Published: November 19, 2019
Toplands Farm sits upon 625 bucolic acres in the hills of Roxbury, Conn. At its helm is Dudley Diebold, a gracious, second-generation farmer who took over the land from his parents, A. Richard and Dorothy Diebold, who bought the farm in 1942. The farm stays afloat by raising grass-fed beef, processing it and offering it for sale in its farmstand on the property. They also sell pork, roasting chickens and eggs, while also producing hay and seasoned firewood. But sheltered within the growing number of barns on the property is a motherlode of restored antique tractors and farm equipment, which is the largest collection in the Northeast. Diebold sat down with Antiques and The Arts Weekly to talk iron.
Toplands puts a focus on living history, how so?
We put on demonstrations and open houses to show how things used to be done. We have one open house each year. We run the tractors, operate the shingle mill, we cut and split wood, run the saw mill, shell and grind corn and also pump water.
How long have you been collecting tractors?
I bought my first in 1957, there was one here on the farm that I took over and my neighbor gave me one around then. I still have the one I bought in 1957.
How did the collection start?
I fooled around with Model T Fords and then a guy down on the river gave me his Fordson tractor. You could buy a Model T all painted up for $500. I got a John Deere tractor for $50. I played around with them for a long time. I was 17 when I got my first, but I got most of them in the last ten or 20 years.
What does the collection number to right now?
Are you still buying them?
Yes, we bought one this spring and another in June. We try to get old and low production and odd or different ones. We try to keep it as old as we can. The earliest one is from 1899; that’s supposed to be the oldest production tractor in the United States. There are no records, but we’re guessing they made 200-300 of them. The early ones are pretty primitive.
Going back, they were just trying to build them. Different people were trying to make different things: some of them worked, and some of them never worked at all. The gas engine could be the first mechanical thing that farmers got into, and they weren’t mechanically trained. They didn’t know that it hurt to have water in the gas or if the spark plug was dirty. A lot of tractor companies had schools; they’d send two or three guys in to learn and train as a mechanic. In the very beginning, the blacksmith had to sometimes fix the tractor.
What are some of the more notable or odd ones?
We have a couple of Line Drive tractors; you drive them like a horse. We have a Rumely Line Drive; there are only two in existence – the other is in New York State. The second is a Jerry Line Drive. We have some one-of-a-kinds. We have a Flour City one-cylinder gas traction engine, which is the rarest one we have. It’s the best prize we have because it’s one of the oldest production tractors. We have several tractors that are low production. We have a Case model 40-72, made in 1923, and they only made 50 of them because they couldn’t sell them. There are only four or five left.

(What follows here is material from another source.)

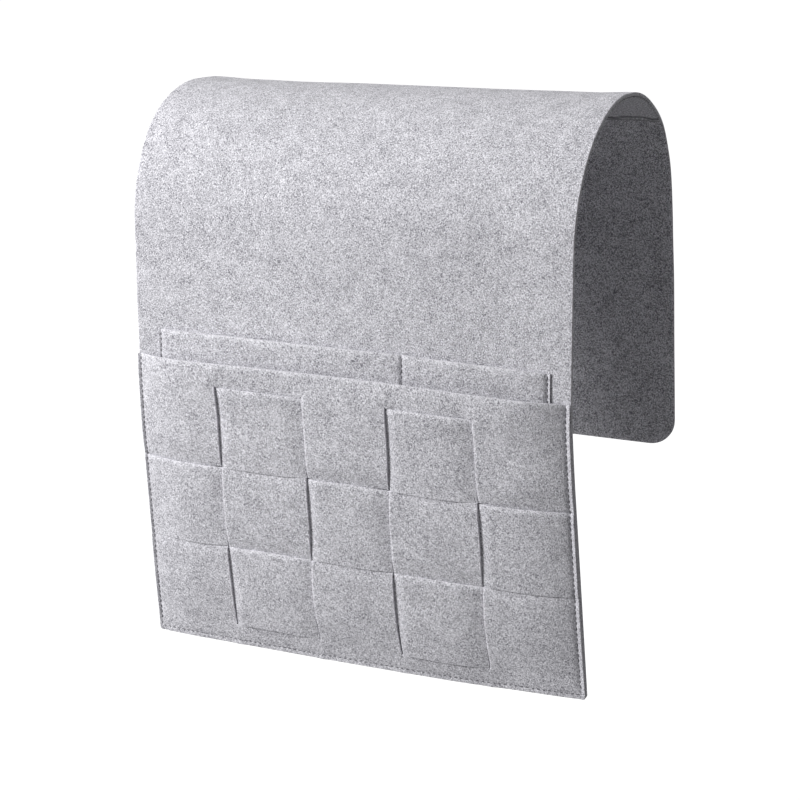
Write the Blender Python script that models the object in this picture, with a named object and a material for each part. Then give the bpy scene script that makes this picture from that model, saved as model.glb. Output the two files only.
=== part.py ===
"""Felt remote control holder: one long felt sheet that hangs over an armrest.

The front of the sheet carries a woven pocket and, behind it, an inner pocket that a
seam divides in two. The sheet runs from its front edge over the crown to its back
edge, and folds along two lines, one at each shoulder of the armrest.

Units are metres. +X runs along the armrest, -Y is the pocket side and +Z is up. The
origin is where the crown rests on the armrest, in the middle of the non-slip liner.

Every piece is cut flat, given its thickness and then laid on the sheet's curve. In
the flat, x runs across the sheet and the second coordinate is the distance from the
middle of the crown, measured along the middle of the felt. On the pockets, down is
the distance from the front panel's top edge.
"""

import math

import bmesh
import bpy
from mathutils import Vector

# Felt sheet, laid flat
SHEET_WIDTH = 0.370
SHEET_LENGTH = 0.881
FELT = 0.003
CLEARANCE = 0.0003
BACK_CORNER_RADIUS = 0.026
FRONT_CORNER_RADIUS = 0.0025
CORNER_STEPS = 6

# Curve of the sheet over the armrest, to the middle of the felt
CROWN_FLAT = 0.010
FRONT_RADIUS = 0.1065
FRONT_TURN = math.radians(90.0)
FRONT_PLUMB = 0.080
LEAN_RUN = 0.100
FRONT_LEAN = math.radians(8.2)
BACK_RADIUS = 0.0995
BACK_TURN = math.radians(84.0)
ARCH_STEPS = 13
LEAN_STEPS = 4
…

Do you like the line drives?
Yes, we like them because they are rare – only six or eight companies made them. The concept made sense because you had teamsters who knew how to drive them.
How many different kinds of tractors are there?
There were hundreds of companies such as International, John Deere, Case, Massey-Harris, were the more popular ones. We have companies like Quincy, Allwork, Whitney, Pioneer and companies people have never heard of. We own two steamers but have three on the property: a Nichols and Shepard, which is the oldest one we have; a Huber return flue, circa 1903; and a Case steamer, which is from early 1912.
Does restoration affect value?
We have some original tractors that have never been restored. This seems to be the popular thing in cars and tractors; they like to leave them the way they were found.
And all of yours run?
All but one, and we’re fixing it.
Was there one you ever quit on?
Not yet – came close a few times. Sometimes you have to make parts. There are several places that will cast them out of cast iron. You have to do the machine work, but they’ll do the casting.
How many people have a collection as large as yours?
You can’t really tell; there are collections that are larger than ours.
Tell me about the market.
Certain items are appreciating just about as fast as anything you can put your money in. The common tractors have gone down a bit, but the oddball and rare stuff is still going up.
What was it like buying decades ago?
In the 60s, you could get them $200, but those same tractors now could bring up to $200,000. There are a lot of people that basically have no love for them; they just buy them for investment. Most people who fool with them have Iron Fever, or Rusty Fever. That is what they claim we all suffer from. You can buy 100 of them and you’re still not cured. It’s gotten to be popular, but when I started buying them, only a few were collecting.
What do you do when you run out of space?
Put up another barn. Ours are 80 by 160 and 14 feet high. They are put up by an Amish crew in New Holland, Penn. The crew gets the trusses up in six hours. We keep them well; a lot of people don’t have this kind of set up, but there’s nothing mechanical you can park outside and expect it to be in good shape.
Anything you’re on the lookout for?
Not one particular thing, but always the oddball stuff.